What’s AEW going to do with all this talent?

In spite of all the criticizing and clowning I do on AEW, I don’t hate them at all.  Quite the contrary, I support their existence, as an alternative to the WWE that I do more than my fair share of criticizing and clowning on as well.  It’s just that I don’t always understand what AEW is doing, or can’t really seem to grasp the ideas that they may or may not have in mind for the near to distant future.

Sure, CM Punk basically broke the internet on the night he emerged as All Elite, and as big of a fan of the wrestler he was during his time in WWE, he hasn’t wrestled in seven years.  Plus, the world kind of got to know him a little bit better during his time away, and I’m not going to say I full-on soured on the guy, but I am a little more skeptical about his general attitude and outlook on things, seeing as how Twitter was kind of the only thing he utilized to not completely disappear from the public eye, and few things really go well with Twitter.

And then they pair him up with Darby Allin, who is clearly on the hydra of protected AEW originals, along with MJF and Jungle Boy.  Maybe I was just raised on too much Vince-WWF, but his scrawny stature and 1998 persona don’t really do it for me, so the idea of a CM Punk and Darby Allin scrap was about as appealing to me as finding out a friend is a little more right-wing than you might have thought.

But obviously, the main topic of this post is that when the All Out revealed both the debuts of Adam Cole and Daniel Bryan Danielson, in non-wrestling capacities, no less, the first thought that popped in my head was, what the heck is AEW going to do with all this massive influx of talent? 

Going back a little further, they were all too willing to pick up Aleister Black when the WWE let him go, and this was after they had plucked Christian out of retirement, not long after bringing Rusev into the fold and renaming him Miro.  Suffice to say, AEW has been more than willing to fill their roster full of a lot of the talent liberated by the WWE, but again, my thoughts wander to wondering what they can do with all this talent, because a promotion can have all the talented creative in the world, but they’re still at the mercy of the clocks of available television time.

So AEW has Dynamite, Rampage and the online-only Dark and Dark: Elevation.  I’m going to go ahead and undercut the importance of Dark and Dark: Elevation, because short of having their own network, it’s ultimately always going to be a harder sell to try and get people to tune into YouTube twice a week much less once.  So for lack of a better term, AEW really has only three prime hours of nationally-televised cable programming in which to try and utilize an increasingly bloating roster.

Most any performer will say, nothing is more valuable than television time.  Because if you have it, the exposure can be parlayed into payment, but if you’re the greatest wrestler in the world but nobody can see you, you’ll starve to death.

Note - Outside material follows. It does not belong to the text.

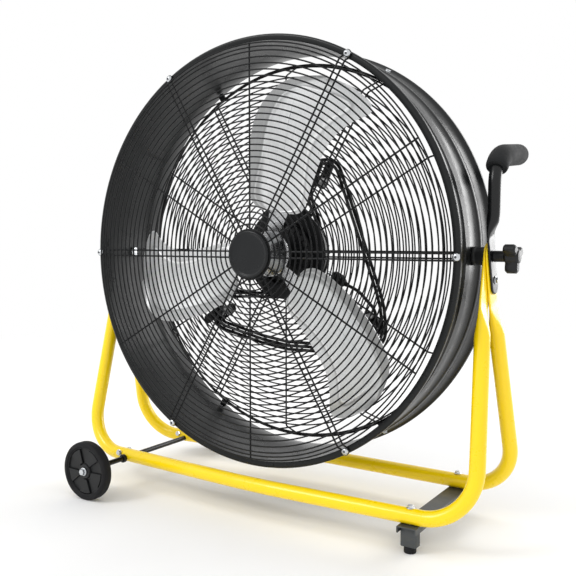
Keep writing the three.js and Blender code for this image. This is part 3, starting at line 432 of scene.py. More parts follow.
def extruded(outline, origin, axis, thick, ease, up=UPWARD):
    """Flat outline of (u, v) points pushed along `axis`, with eased edges; v leans to `up`."""
    place = frame_at(origin, axis, up)
    centre = sum((Vector(p) for p in outline), Vector((0, 0))) / len(outline)
    rings = []
    for height, inset in ((0, ease), (ease, 0), (thick - ease, 0), (thick, ease)):
        ring = []
        for p in outline:
            out = Vector(p) - centre
            q = Vector(p) - out.normalized() * inset
            ring.append(place @ Vector((q.x, q.y, height)))
        rings.append(ring)
    return loft(rings)


def round_rect(width, height, corner, steps=5):
    points = []
    for quarter, (sx, sy) in enumerate([(1, 1), (-1, 1), (-1, -1), (1, -1)]):
        cx, cy = sx * (width / 2 - corner), sy * (height / 2 - corner)
        for k in range(steps + 1):
            turn = math.pi / 2 * (quarter + k / steps)
            dx, dy = on_circle(corner, turn)
            points.append((cx + dx, cy + dy))
    return points


def spline(a, b, c, d, t):
    """Point at share `t` of the way from b to c, on a smooth curve through all four."""
    return 0.5 * ((2 * b) + (c - a) * t + (2 * a - 5 * b + 4 * c - d) * t ** 2
                  + (3 * b - a - 3 * c + d) * t ** 3)


def through(points, steps):
    """Smooth curve through the points."""
    result = []
    for i in range(len(points) - 1):
        a, b = points[max(i - 1, 0)], points[i]
        c, d = points[i + 1], points[min(i + 2, len(points) - 1)]
        result += [spline(a, b, c, d, k / steps) for k in range(steps)]
    result.append(points[-1].copy())
    return result


def smooth_loop(points, steps):
    """Closed curve through a few 2-D points."""
    count = len(points)
    result = []
    for i in range(count):
        a, b, c, d = (Vector(points[(i + k) % count]) for k in (-1, 0, 1, 2))
        result += [tuple(spline(a, b, c, d, k / steps)) for k in range(steps)]
    return result


def frame_at(origin, axis, up):
    """Matrix whose third axis is `axis` and whose second leans to `up`."""
    z = Vector(axis).normalized()
    x = Vector(up).cross(z)
    if x.length < 1e-3:
        x = ALONG_X.cross(z)
    x.normalize()
    y = z.cross(x)
    return Matrix.Translation(Vector(origin)) @ Matrix((x, y, z)).transposed().to_4x4()


def hexagon(across_flats):
    return [on_circle(across_flats / math.sqrt(3), math.pi * i / 3) for i in range(6)]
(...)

With that in mind, AEW has brought in four former world champions, and that’s adding them to a roster currently plagued by kayfabe(?) abuse of power and nepotism, with the EVPs of the company running around with all of the prime time slots.  There can’t possibly be enough time for CM Punk to be in any sort of meaningful feud, while Bryan Danielson is feuding with an Adam Cole that’s secretly trying to usurp power from Kenny Omega.  At some point, these guys will get outsourced to Impact Wrestling, or be used as pawns to work relations with New Japan because the W in AEW stands for Weebs.

Eventually, CM Punk will be main eventing Dark: Elevation against like Sonny Kiss while Adam Cole and Brandon Cutler have a match against Bear Country on Dark.  Either that, or the incumbent AEW roster who was present from the beginning all gets pushed off of the main shows and onto online shows, and the jobbers in the Dark Order will be all over Dark, wrestling against Billy Gunn and his sons every online show.

What I’m really getting at is that I don’t think there’s remotely close to enough television time available for all these big players to possibly get enough screen time to play out storylines in any meaningful or memorable fashions.  Even at the pay-per-views, there will still be a finite amount of time for everyone to get their spots in, especially when most everyone knows that Kenny Omega is going to have a 30-minute broadway.  Either all these marquee talents better get used to the idea that they’ll have to work the occasional Dark/Elevation, or much like old NJPW, get used to having a whole lot of fairly meaningless tag matches.

But as cool and intriguing it is to see all these guys jumping ship to AEW, there really is such a thing as too much talent, especially when egos and aspirations start to come into play, and people start jockeying for just a few more minutes to get another spot or two in.